05/12/2026
In David Hackett Fischer’s 1989 book Albion's Seed: Four British Folkways in America, he examines how British folkways carried over into colonial America. One particularly interesting part of the book addresses baby naming patterns.
Fischer identifies four general Britain to America migration patterns: East Anglia to Massachusetts, the South of England to Virginia, Quaker migration to the Delaware Valley, and Ulster and the Borderlands migration to the Southern backcountry. In each case the settlers adopted and employed different naming patterns.
In New England, Biblical names were favored. Over 90% of all first names of New England-born babies were taken from the Bible. Over half the baby girls in New England were named Mary, Elizabeth, or Sarah. Likewise, for boys, John, Joseph, Samuel, and Josiah were the popular names. But some Biblical names were considered too bold and were rarely used—Moses, Adam, Abraham, and Solomon, for example. Emmanuel and Jesus were taboo, as were angel names such as Michael and Gabriel. Two-thirds of firstborn New England children were given their parent’s first name. Also interesting was the common use of “necronyms” (re-using the names of dead children). After a baby in New England died, 80% of the time the dead child’s name was re-used for the next child born of the same s*x.
In Virginia, Biblical names were much less common than in New England. For boys, Virginians favored the names of kings, knights, and heroes. William, Robert, Richard, Edward, George, and Charles were the most popular boys' names. For girls, Virginians generally chose traditional English names, some of which are Biblical but some being of saints who do not appear in the Bible. The most popular girls’ names were Margaret, Jane, Catherine, Frances, Alice, Mary, Elizabeth, Anne, and Sarah. First-born Virginia children tended to be named after their grandparents, with second children often being given their parent’s first names. Virginians did sometimes use necronyms, but far less frequently than New Englanders.
For boys, Quakers used a mix of Biblical and traditional English names such as John, Joseph, William, Thomas, Samuel, Francis, and George. For girls they favored the Biblical Mary, Elizabeth, and Sarah, while adding favorites like Phoebe, Grace, Mercy, Chastity, and Hannah. Quakers tended to follow a distinct pattern of naming: the oldest son was most often named after his maternal grandfather, the next son was named after his paternal grandfather, and the third son was named after his father; likewise, the first-born daughter was usually named after her paternal grandmother, the next daughter was named after her maternal grandmother, and the third daughter was usually named after her mother.

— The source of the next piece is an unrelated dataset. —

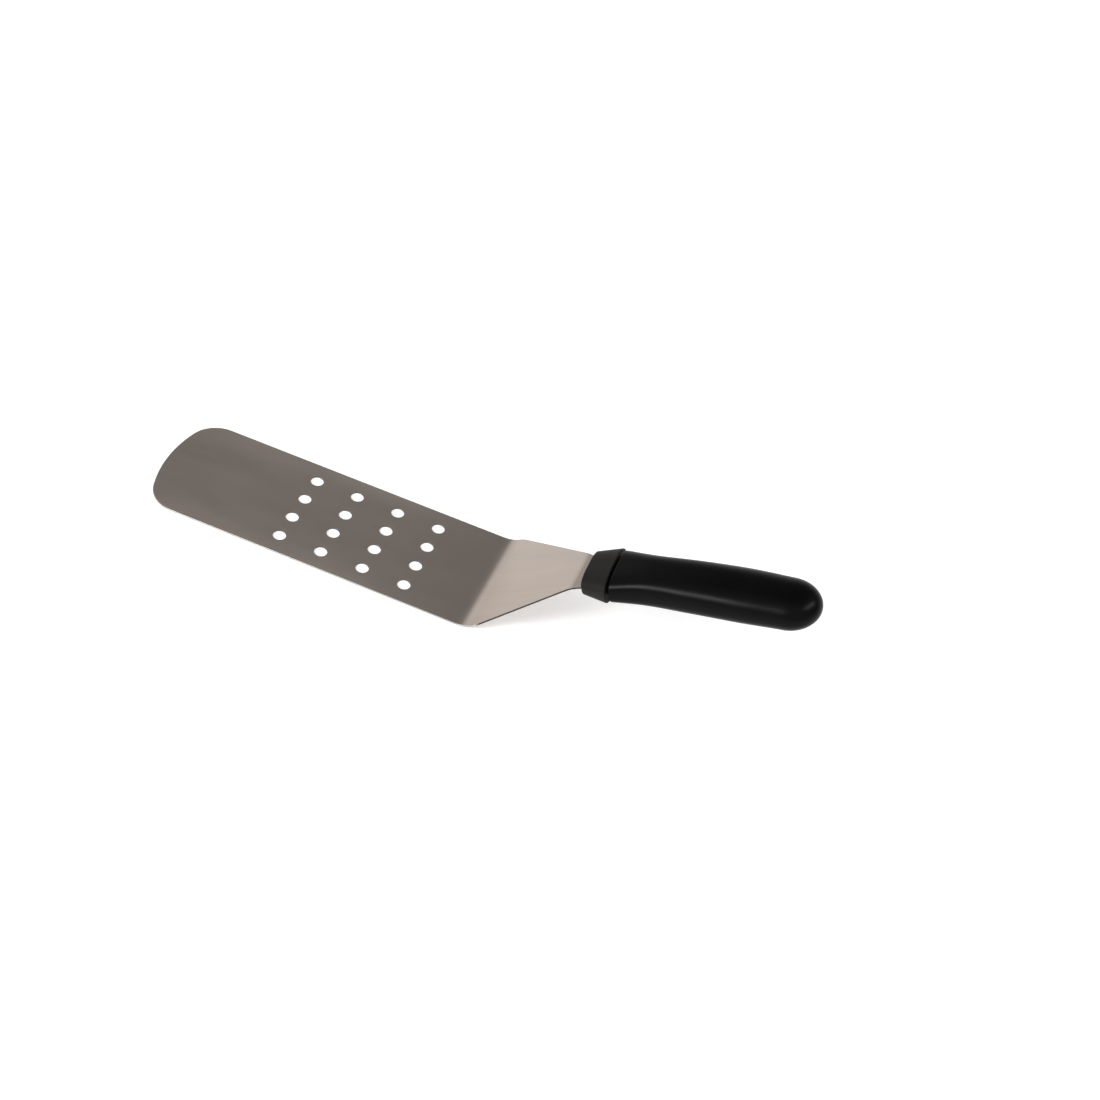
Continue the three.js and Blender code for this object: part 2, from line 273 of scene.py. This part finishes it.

As for the backcountry settlers, Albion writes, “The onomastic customs of these people were unique. Favored forenames in the backcountry included a mixture of biblical names (John was the top choice), Teutonic names (such as Robert or Richard), and the names of border saints (especially Andrew, Patrick, David). This combination did not exist in any other English-speaking culture.” The saints’ names (Andrew, Patrick, and David), he notes, “were rare in the other regional cultures of British America. Davids were few and far between in New England and the Delaware Valley; Puritans and Quakers were not amused by King David’s biblical antics. Patricks were uncommon in Anglican Virginia and nearly unknown in Puritan New England. Harvard College did not admit a single undergraduate named Patrick in all the years from 1636 to 1820. But in Cumberland Country, Pennsylvania, Patrick was the fourth most popular name on military muster rolls during the eighteenth century.” As in Tidewater Virginia, the backcountry settlers named their eldest sons after their grandfathers and their second or third sons after their fathers.
While traces of these naming traditions remain, in time, of course, these cultural practices were generally lost as the population grew and cultures merged and were assimilated into broader society.
The painting is “Mrs. Elizabeth Freake and baby Mary,” painted in Boston in the 1670s.